Mills, Kerry (real name, Frederick Allen)
Mills, Kerry (real name, Frederick Allen)
Mills, Kerry (real name, Frederick Allen), American composer and music publisher; b. Philadelphia, Feb. 1, 1869; d. Hawthorne, Calif., Dec. 5, 1948. He was active as a violinist, and taught violin at a private cons, in Ann Arbor, Mich., known as the Univ. School of Music (1892–93). Adopting the name Kerry Mills, he publ, his own cakewalk march Rufus on Parade (1895). Encouraged by its favorable sales, he moved to N.Y., where he became one of the most important publishers of minstrel songs, cakewalks, early ragtime, and other popular music.

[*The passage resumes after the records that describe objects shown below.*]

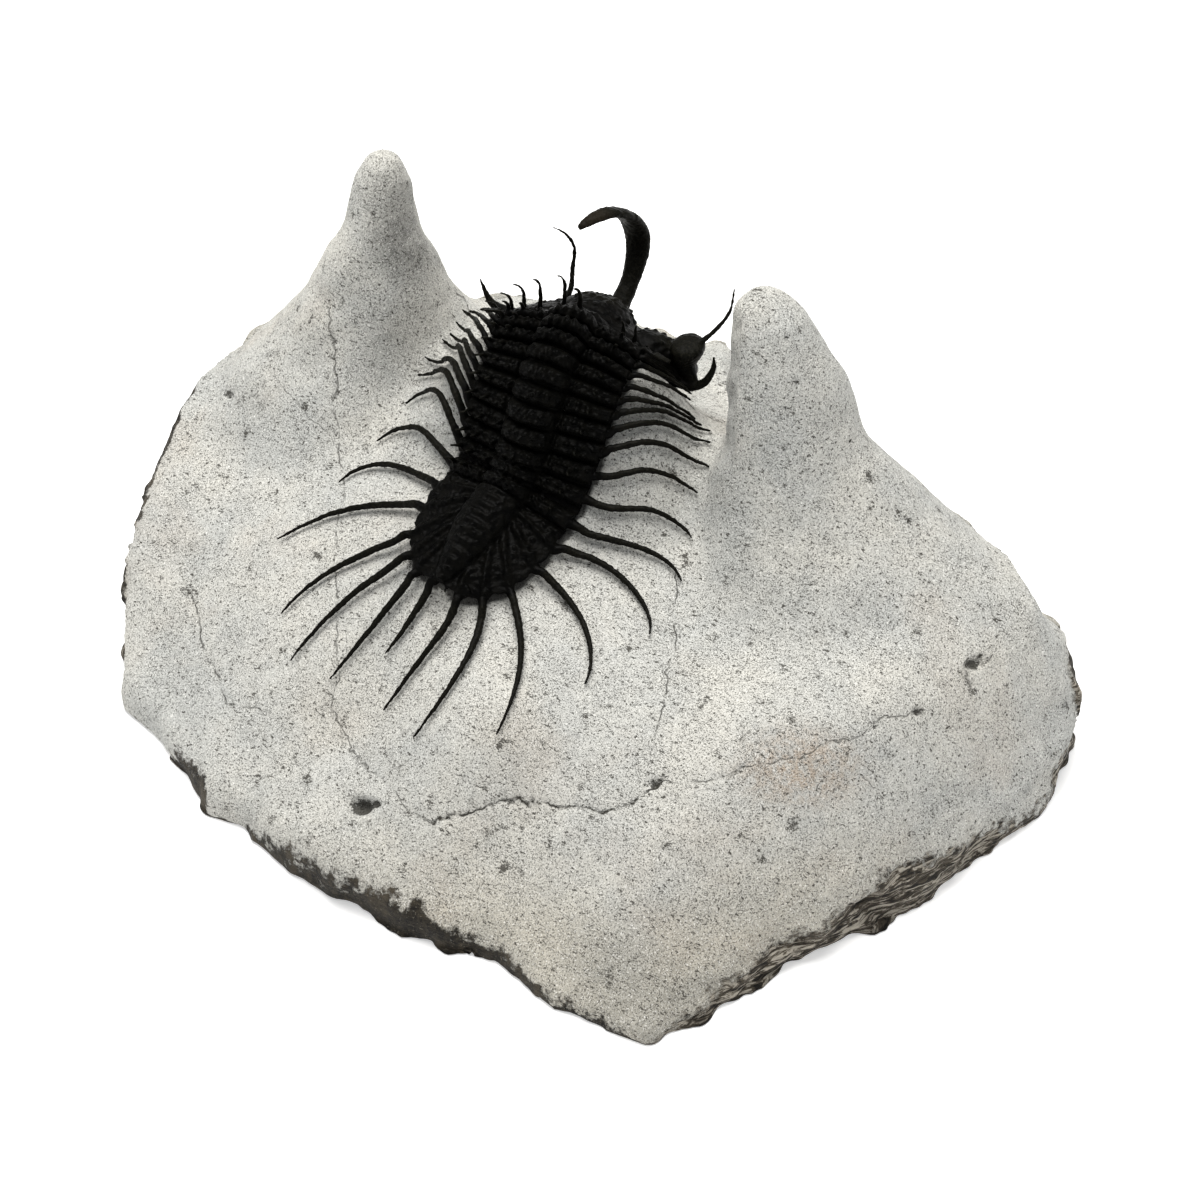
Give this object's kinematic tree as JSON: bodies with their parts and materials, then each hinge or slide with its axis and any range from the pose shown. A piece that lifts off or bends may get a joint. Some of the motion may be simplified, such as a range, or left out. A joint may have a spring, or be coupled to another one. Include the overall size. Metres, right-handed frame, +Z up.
{
  "type": "fossil trilobite on matrix",
  "caption": "Spiny Devonian trilobite in black shell, arched over a prepared block of pale limestone with two tall rock pillars beside its head.",
  "frame": {"origin": "middle of the flat underside of the rock, at the centre of the specimen's bounding box in plan", "axes": "+X to the trilobite's right, along the block's longest side; +Y the way its head points; +Z up, from the flat underside"},
  "size_m": [0.1235, 0.0909, 0.0594],
  "materials": {
    "pale_limestone": "matt, finely pitted, air-abraded pale warm grey limestone with small dark flecks; dark brown broken edge",
    "black_shell": "black calcite shell with a soft gloss, densely granulated; spines dark olive brown where thin"
  },
  "bodies": {
    "root": {"matrix_rock": "pale_limestone", "head_shield": "black_shell", "thorax_segment_01": "black_shell", "thorax_segment_02": "black_shell", "thorax_segment_03": "black_shell", "thorax_segment_04": "black_shell", "thorax_segment_05": "black_shell", "thorax_segment_06": "black_shell", "thorax_segment_07": "black_shell", "thorax_segment_08": "black_shell", "thorax_segment_09": "black_shell", "thorax_segment_10": "black_shell", "thorax_segment_11": "black_shell", "tail_shield": "black_shell"}
  },
  "joints": []
}
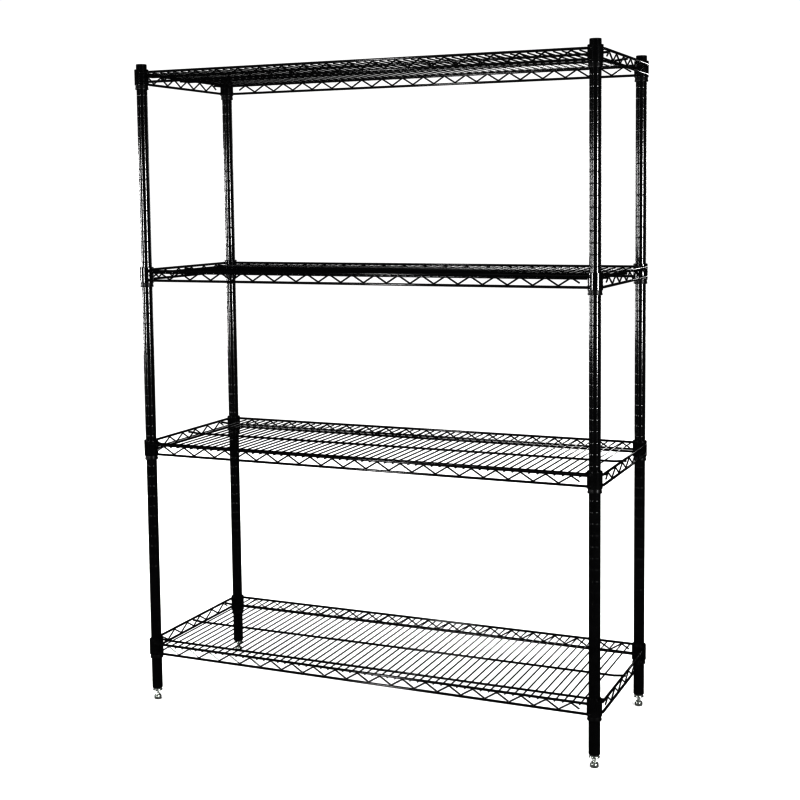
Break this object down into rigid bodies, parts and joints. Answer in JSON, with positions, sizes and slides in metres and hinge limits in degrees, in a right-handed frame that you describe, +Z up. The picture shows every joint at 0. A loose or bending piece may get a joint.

His own compositions were particularly successful; At a Georgia Campmeeting (1897) became the standard against which all other cakewalks were measured; performed in Europe by John Philip Sousa, it became popular there as well; it was roundly denounced in the Leipzig Illustrierte Zeitung (Feb. 5, 1903), and may well have been the inspiration for Debussy’s Golliwog’s Cakewalk. Some of his other hits also reached Europe; his Whistling Rufus (1899) was publ, in Berlin as Rufus das Pfeifergigerl. He also wrote the popular song Meet Me in St. Louis, Louis (1904) for the Louisiana Purchase Exposition held in St. Louis that year; it was revived for the film of that title starring Judy Garland (1944). He also wrote sacred songs as Frederick Allen Mills.